Витус передал чашу Магистру. Тот прикрыл глаза и вдохнул аромат перебродившего винограда, и только потом отхлебнул:
— Великолепное вино и к тому же, не побоюсь ошибиться, испанское. — Маленький ученый прежде насладился послевкусием и продолжил: — За помин души Мбаки! Даруй ему, Господи, Царствие небесное! — Он отер губы. — Знаешь, Окумба, с вином так же, как и со всяким наркотиком: в меру — в радость, сверх меры — в горесть. Вся беда в том, что большинство людей меры не знают. — Чаша перешла к Энано.

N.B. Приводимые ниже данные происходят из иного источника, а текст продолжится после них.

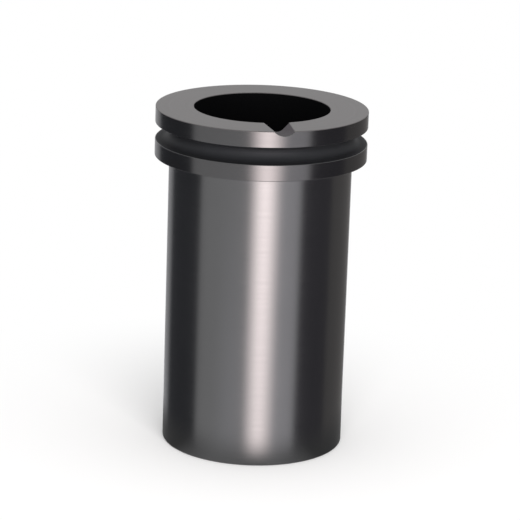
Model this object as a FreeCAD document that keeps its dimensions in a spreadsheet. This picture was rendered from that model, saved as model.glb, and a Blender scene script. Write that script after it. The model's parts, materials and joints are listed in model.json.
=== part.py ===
import FreeCAD, Part
import math
import os
import Sketcher

# Graphite crucible for a small electric melting furnace, turned from one bar.
# It hangs in the furnace by its collar and is lifted by tongs that close in the
# groove between the collar and the rim.  Own frame: +Z up, origin at the centre
# of the base, pour spout towards -Y.  Millimetres and degrees.

NODE = "crucible"

SIZES = {
    "height": 127.0,  # base to top of rim
    "body_dia": 67.3,  # part that hangs inside the furnace
    "head_dia": 78.0,  # rim and collar, left at the diameter of the bar
    "rim_thick": 6.0,  # rim, down from the top face
    "groove_width": 6.2,  # tong groove, between rim and collar
    "groove_depth": 5.3,  # tong groove, in from the head diameter
    "collar_thick": 6.0,  # collar that sits on the furnace
    "bore_dia": 50.0,  # melt chamber
    "floor_thick": 12.0,  # graphite under the melt
    "floor_radius": 6.0,  # corner between the chamber's wall and floor
    "mouth_radius": 0.4,  # corners of the top face and of the spout
    "head_chamfer": 0.4,  # other outer corners of the rim and collar
    "base_chamfer": 0.8,  # corner round the base
    "spout_angle": 90.0,  # between the two flanks of the spout
    "spout_depth": 3.3,  # spout at the wall of the bore
    "spout_radius": 3.3,  # bottom of the spout at the wall of the bore
    "lip_depth": 1.6,  # spout at the outside of the rim
    "lip_radius": 5.0,  # bottom of the spout at the outside of the rim
}

# What several features share, as expressions of the sheet.
BODY_R = "Sizes.body_dia / 2"
HEAD_R = "Sizes.head_dia / 2"
BORE_R = "Sizes.bore_dia / 2"
ROOT_R = "Sizes.head_dia / 2 - Sizes.groove_depth"
HEIGHT = "Sizes.height"
RIM_BOTTOM = "Sizes.height - Sizes.rim_thick"
COLLAR_TOP = "Sizes.height - Sizes.rim_thick - Sizes.groove_width"
COLLAR_BOTTOM = "Sizes.height - Sizes.rim_thick - Sizes.groove_width - Sizes.collar_thick"
WALL = "(Sizes.head_dia - Sizes.bore_dia) / 2"

FILLET = "PartDesign::Fillet"
CHAMFER = "PartDesign::Chamfer"
TOUCH = 1e-4  # two places closer than this are one place


def make_sheet(doc):
    """One row for each driving dimension: its name, its value and its alias."""
    sheet = doc.addObject("Spreadsheet::Sheet", "Sizes")
    for row, (alias, value) in enumerate(SIZES.items(), start=1):
        sheet.set(f"A{row}", alias)
        sheet.set(f"B{row}", str(value))
        sheet.setAlias(f"B{row}", alias)
    doc.recompute()


def value(thing, expression):
    """What an expression of the sheet comes to."""
    return float(thing.evalExpression(expression))


def new_sketch(body, name):
    """Sketch in the body's XZ plane: its x is the radius, its y is the height."""
    plane = next(f for f in body.Origin.OriginFeatures if f.Role == "XZ_Plane")
    sketch = body.newObject("Sketcher::SketchObject", name)
    sketch.AttachmentSupport = [(plane, "")]
    sketch.MapMode = "FlatFace"
    return sketch


def draw_outline(sketch, corners):
    """Closed outline of level and upright lines, one to each next corner."""
    points = [FreeCAD.Vector(value(sketch, x), value(sketch, z), 0) for x, z in corners]
    last = len(points) - 1
    for index, start in enumerate(points):
        end = points[0 if index == last else index + 1]
        line = sketch.addGeometry(Part.LineSegment(start, end), False)
        level = abs(start.y - end.y) < TOUCH
        sketch.addConstraint(Sketcher.Constraint("Horizontal" if level else "Vertical", line))
    for line in range(last):
        sketch.addConstraint(Sketcher.Constraint("Coincident", line, 2, line + 1, 1))
    sketch.addConstraint(Sketcher.Constraint("Coincident", last, 2, 0, 1))


def bind(sketch, name, kind, places, expression):
    """Add a named length to the sketch and tie it to the sheet."""
    length = value(sketch, expression)
    index = sketch.addConstraint(Sketcher.Constraint(kind, *places, length))
    sketch.renameConstraint(index, name)
    sketch.setExpression(f"Constraints.{name}", expression)


def turn(body, kind, name, sketch):
    """Full turn of the sketch about the body's axis, adding or cutting."""
    feature = body.newObject(kind, name)
    feature.Profile = sketch
    feature.ReferenceAxis = (sketch, ["V_Axis"])
    feature.Angle = 360.0
    body.Document.recompute()
    return feature


def make_blank(body):
    """Stepped bar: the body, with the head standing proud at its top."""
    sketch = new_sketch(body, "BlankProfile")
    draw_outline(sketch, [
        ("0", "0"),
        (BODY_R, "0"),
        (BODY_R, COLLAR_BOTTOM),
        (HEAD_R, COLLAR_BOTTOM),
        (HEAD_R, HEIGHT),
        ("0", HEIGHT),
    ])
    sketch.addConstraint(Sketcher.Constraint("Coincident", 0, 1, -1, 1))
    bind(sketch, "body_r", "DistanceX", (0, 1, 0, 2), BODY_R)
    bind(sketch, "head_r", "DistanceX", (4, 2, 4, 1), HEAD_R)
    bind(sketch, "shoulder", "DistanceY", (1, 1, 1, 2), COLLAR_BOTTOM)
    bind(sketch, "height", "DistanceY", (5, 2, 5, 1), HEIGHT)
    return turn(body, "PartDesign::Revolution", "Blank", sketch)


def cut_tong_groove(body):
    """Square groove that parts the head into a rim and a collar."""
    clear_r = f"{HEAD_R} + Sizes.groove_depth"
    sketch = new_sketch(body, "TongGrooveProfile")
    draw_outline(sketch, [
        (ROOT_R, COLLAR_TOP),
        (clear_r, COLLAR_TOP),
        (clear_r, RIM_BOTTOM),
        (ROOT_R, RIM_BOTTOM),
    ])
    bind(sketch, "root_r", "DistanceX", (-1, 1, 0, 1), ROOT_R)
    bind(sketch, "clear_r", "DistanceX", (-1, 1, 0, 2), clear_r)
    bind(sketch, "width", "DistanceY", (1, 1, 1, 2), "Sizes.groove_width")
    bind(sketch, "top", "DistanceY", (-1, 1, 1, 2), RIM_BOTTOM)
    return turn(body, "PartDesign::Groove", "TongGroove", sketch)


def cut_melt_bore(body):
    """Straight chamber for the melt, open at the top."""
    sketch = new_sketch(body, "MeltBoreProfile")
    draw_outline(sketch, [
        ("0", "Sizes.floor_thick"),
        (BORE_R, "Sizes.floor_thick"),
        (BORE_R, HEIGHT),
        ("0", HEIGHT),
    ])
    sketch.addConstraint(Sketcher.Constraint("PointOnObject", 0, 1, -2))
    bind(sketch, "bore_r", "DistanceX", (0, 1, 0, 2), BORE_R)
    bind(sketch, "floor", "DistanceY", (-1, 1, 0, 1), "Sizes.floor_thick")
    bind(sketch, "mouth", "DistanceY", (-1, 1, 1, 2), HEIGHT)
    return turn(body, "PartDesign::Groove", "MeltBore", sketch)


def draw_spout_section(body, name, station, depth, radius):
    """Rounded V, open upwards, across the spout at its station along -Y."""
    sketch = new_sketch(body, name)
    sketch.setExpression("AttachmentOffset.Base.z", station)
    centre = f"Sizes.height - ({depth}) + ({radius})"
    above = "Sizes.height + Sizes.lip_depth"
    half_angle = math.radians(value(sketch, "Sizes.spout_angle") / 2)
    centre_z = value(sketch, centre)
    top_z = value(sketch, above)
    round_r = value(sketch, radius)
    touch_x = round_r * math.cos(half_angle)
    touch_z = centre_z - round_r * math.sin(half_angle)
    top_x = touch_x + (top_z - touch_z) * math.tan(half_angle)
    left_top = FreeCAD.Vector(-top_x, top_z, 0)
    left_touch = FreeCAD.Vector(-touch_x, touch_z, 0)
    bottom = FreeCAD.Vector(0, centre_z - round_r, 0)
    right_touch = FreeCAD.Vector(touch_x, touch_z, 0)
    right_top = FreeCAD.Vector(top_x, top_z, 0)

    left = sketch.addGeometry(Part.LineSegment(left_top, left_touch), False)
    arc = sketch.addGeometry(Part.Arc(left_touch, bottom, right_touch), False)
    right = sketch.addGeometry(Part.LineSegment(right_touch, right_top), False)
    lid = sketch.addGeometry(Part.LineSegment(right_top, left_top), False)
    sketch.addConstraint(Sketcher.Constraint("Tangent", left, 2, arc, 1))
    sketch.addConstraint(Sketcher.Constraint("Tangent", arc, 2, right, 1))
    sketch.addConstraint(Sketcher.Constraint("Coincident", right, 2, lid, 1))
    sketch.addConstraint(Sketcher.Constraint("Coincident", lid, 2, left, 1))
    sketch.addConstraint(Sketcher.Constraint("PointOnObject", arc, 3, -2))
    sketch.addConstraint(Sketcher.Constraint("Symmetric", left, 1, right, 2, -2))
    flank = sketch.addConstraint(Sketcher.Constraint("Angle", right, math.pi / 2 - half_angle))
    sketch.renameConstraint(flank, "flank")
    sketch.setExpression("Constraints.flank", "(90 - Sizes.spout_angle / 2) * 1 deg")
    bind(sketch, "round_r", "Radius", (arc,), radius)
    bind(sketch, "centre", "DistanceY", (-1, 1, arc, 3), centre)
    bind(sketch, "above", "DistanceY", (-1, 1, lid, 1), above)
    return sketch


def cut_spout(body):
    """Pouring notch that grows shallower and rounder towards the outside.

    Its two sections stand clear of the wall, each by its own depth, and carry
    on the change of depth and radius that the sheet gives between the wall's faces.
    """
    fall = f"(Sizes.spout_depth - Sizes.lip_depth) / ({WALL})"
    spread = f"(Sizes.lip_radius - Sizes.spout_radius) / ({WALL})"
    inner = draw_spout_section(
        body,
        "SpoutInside",
        f"{BORE_R} - Sizes.spout_depth",
        f"Sizes.spout_depth + Sizes.spout_depth * {fall}",
        f"Sizes.spout_radius - Sizes.spout_depth * {spread}",
    )
    outer = draw_spout_section(
        body,
        "SpoutOutside",
        f"{HEAD_R} + Sizes.lip_depth",
        f"Sizes.lip_depth - Sizes.lip_depth * {fall}",
        f"Sizes.lip_radius + Sizes.lip_depth * {spread}",
    )
    feature = body.newObject("PartDesign::SubtractiveLoft", "PourSpout")
    feature.Profile = inner
    feature.Sections = [outer]
    feature.Ruled = True
    body.Document.recompute()
    return feature


def ring_edges(feature, rings):
    """Names of the feature's circular edges at the given radii and heights."""
    wanted = [(value(feature, radius), value(feature, z)) for radius, z in rings]
    names = []
    for number, edge in enumerate(feature.Shape.Edges, start=1):
        if not isinstance(edge.Curve, Part.Circle):
            continue
        ring = edge.Curve
        for radius, z in wanted:
            if abs(ring.Radius - radius) < TOUCH and abs(ring.Center.z - z) < TOUCH:
                names.append(f"Edge{number}")
    return names


def is_sharp(shape, edge):
    """True where the two faces beside the edge meet at an angle."""
    middle = edge.valueAt((edge.FirstParameter + edge.LastParameter) / 2)
    normals = []
    for face in shape.ancestorsOfType(edge, Part.Face):
        normals.append(face.normalAt(*face.Surface.parameter(middle)))
    return len(normals) == 2 and math.degrees(normals[0].getAngle(normals[1])) > 5


def mouth_edges(feature):
    """Names of the sharp edges above the bottom of the rim: rim, mouth and spout."""
    rim_bottom = value(feature, RIM_BOTTOM)
    names = []
    for number, edge in enumerate(feature.Shape.Edges, start=1):
        if edge.BoundBox.ZMin > rim_bottom + TOUCH and is_sharp(feature.Shape, edge):
            names.append(f"Edge{number}")
    return names


def break_edges(body, kind, name, edges, width):
    """Round or chamfer the given edges of the body's last feature."""
    last = body.Tip
    feature = body.newObject(kind, name)
    feature.Base = (last, edges)
    feature.setExpression("Radius" if kind == FILLET else "Size", width)
    body.Document.recompute()
    return feature


def check_features(doc, body):
    """Stop if a feature failed, or if a cut or a rounding changed nothing."""
    for thing in doc.Objects:
        if "Invalid" in thing.State or "Error" in thing.State:
            raise RuntimeError(f"{thing.Name} failed: {thing.State}")
    before = None
    for feature in body.Group:
        if not feature.isDerivedFrom("PartDesign::Feature"):
            continue
        volume = feature.Shape.Volume
        if before is not None and abs(volume - before) < TOUCH:
            raise RuntimeError(f"{feature.Name} changes nothing")
        print(f"{feature.Name}: {volume:.1f} mm3")
        before = volume
    shape = body.Shape
    if shape.isNull() or not shape.isValid() or len(shape.Solids) != 1:
        raise RuntimeError("the crucible is not one sound solid")


def make_crucible(doc):
    """The whole crucible as one body."""
    body = doc.addObject("PartDesign::Body", "Crucible")
    body.Label = NODE
    body.Placement = FreeCAD.Placement()
    doc.recompute()
    make_blank(body)
    groove = cut_tong_groove(body)
    head = ring_edges(groove, [(HEAD_R, RIM_BOTTOM), (HEAD_R, COLLAR_TOP), (HEAD_R, COLLAR_BOTTOM)])
    chamfered = break_edges(body, CHAMFER, "HeadChamfers", head, "Sizes.head_chamfer")
    foot = ring_edges(chamfered, [(BODY_R, "0")])
    break_edges(body, CHAMFER, "BaseChamfer", foot, "Sizes.base_chamfer")
    bore = cut_melt_bore(body)
    floor = ring_edges(bore, [(BORE_R, "Sizes.floor_thick")])
    break_edges(body, FILLET, "FloorRound", floor, "Sizes.floor_radius")
    spout = cut_spout(body)
    break_edges(body, FILLET, "MouthRounds", mouth_edges(spout), "Sizes.mouth_radius")
    return body


doc = FreeCAD.newDocument("Crucible")
make_sheet(doc)
crucible = make_crucible(doc)
check_features(doc, crucible)
os.makedirs("parts", exist_ok=True)
crucible.Shape.exportStep(f"parts/{NODE}.step")
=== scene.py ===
import json
import math

import bmesh
import bpy
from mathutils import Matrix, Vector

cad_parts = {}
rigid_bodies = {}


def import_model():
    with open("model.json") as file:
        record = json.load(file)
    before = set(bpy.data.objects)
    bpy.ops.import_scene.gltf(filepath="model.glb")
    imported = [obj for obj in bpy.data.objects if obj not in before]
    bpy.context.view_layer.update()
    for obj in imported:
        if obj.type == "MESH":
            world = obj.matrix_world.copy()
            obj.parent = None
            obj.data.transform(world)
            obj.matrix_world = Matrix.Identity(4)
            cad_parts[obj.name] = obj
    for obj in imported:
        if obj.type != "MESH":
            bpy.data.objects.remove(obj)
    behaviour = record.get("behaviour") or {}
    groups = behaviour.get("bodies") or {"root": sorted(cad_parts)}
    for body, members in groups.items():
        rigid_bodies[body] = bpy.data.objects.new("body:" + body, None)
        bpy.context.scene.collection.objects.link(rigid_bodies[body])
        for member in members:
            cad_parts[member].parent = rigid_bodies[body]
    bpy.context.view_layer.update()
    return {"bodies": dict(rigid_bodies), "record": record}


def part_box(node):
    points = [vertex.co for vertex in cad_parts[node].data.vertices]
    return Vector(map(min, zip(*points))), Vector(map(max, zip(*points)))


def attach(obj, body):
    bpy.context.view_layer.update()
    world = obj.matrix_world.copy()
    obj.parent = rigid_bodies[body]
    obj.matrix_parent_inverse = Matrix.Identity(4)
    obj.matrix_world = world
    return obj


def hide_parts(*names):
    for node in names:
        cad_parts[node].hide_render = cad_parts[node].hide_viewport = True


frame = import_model()
mounts = {mount["name"]: mount for mount in frame["record"]["mounts"]}
rightAngle = math.pi / 2
tolerance = 0.00001


# selecting in code: the tests are by place and normal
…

Витус все еще не мог отойти после смерти Мбаки.
— Надо было мне спросить Донго. Может быть, он знает какие-то травы джунглей, которые останавливают кровь.
— Донго там не было, — напомнил ему вождь. — Он погребал жертвенную голову. Нет, если кто-то и мог бы спасти Мбаку, то только духи. Эве Вуду, или Бонда, или Лоа…
— Или Господь всемогущий, — подхватил Витус. — По Его воле течет вся наша жизнь. Доживем ли до старости или умрем молодыми. Будем жить в счастии или в отчаянии. Встанут на нашем пути друзья или враги. Я вот, Окумба, и вообразить себе не мог, что встречусь с таким удивительным человеком, как ты. По всему я бы должен был сейчас жить в роскошном Гринвейлском замке в доброй старой Англии…
— А я в доброй деревне на берегу прекрасной Прэ, — возразил ему исполин. — Наши духи, а может, и ваш христианский бог определили, что Мбака умрет. А мы с сестрой будем взяты в рабство.
Окумба поднял кувшин с водой и отпил из него большими глотками.
— Магистр, ты как-то спросил, что стало с моей сестрой. А я не захотел тебе ответить. А теперь расскажу. Охотники за рабами притащили нас с сестрой на берег, где погрузили — да-да, как груз, — на большое судно. Кроме нас там уже были около сотни человек: мужчины, женщины, дети. На верхней палубе соорудили загон, в который запихнули мужчин. Женщины и дети могли передвигаться свободно, конечно, под строгим надзором. Те из нас, кто думал, что вот сейчас начнется путь по морю, жестоко ошибался. Прошло еще немало недель, прежде чем число рабов достигло того количества, чтобы плавание оправдало себя. И все это время, которое тянулось для нас в столь ужасных, нечеловеческих условиях, плотники строили твиндек. Знаете, что такое твиндек? Нет? — Окумба отхлебнул еще глоток. — Вы и не можете знать. Это палуба, на которой, кроме детей, никто не может пройти на своих двоих. Но мы бы так и так не смогли бы, потому что были прикованы в лежачем положении цепями. Плечо к плечу, голова к голове, как селедки в бочке. Поначалу нас было около трех сотен мужчин, и вонь, которая исходила от нас, была настолько удушающей, что некоторые в ней и впрямь задохнулись. Другие дали себе счастье захлебнуться: те, кого перевозили на корабль в шлюпках, изловчались и сваливались в волны. Они не дышали под водой столько времени, что благодатная смерть настигала их. Лучше умереть, чем быть рабом!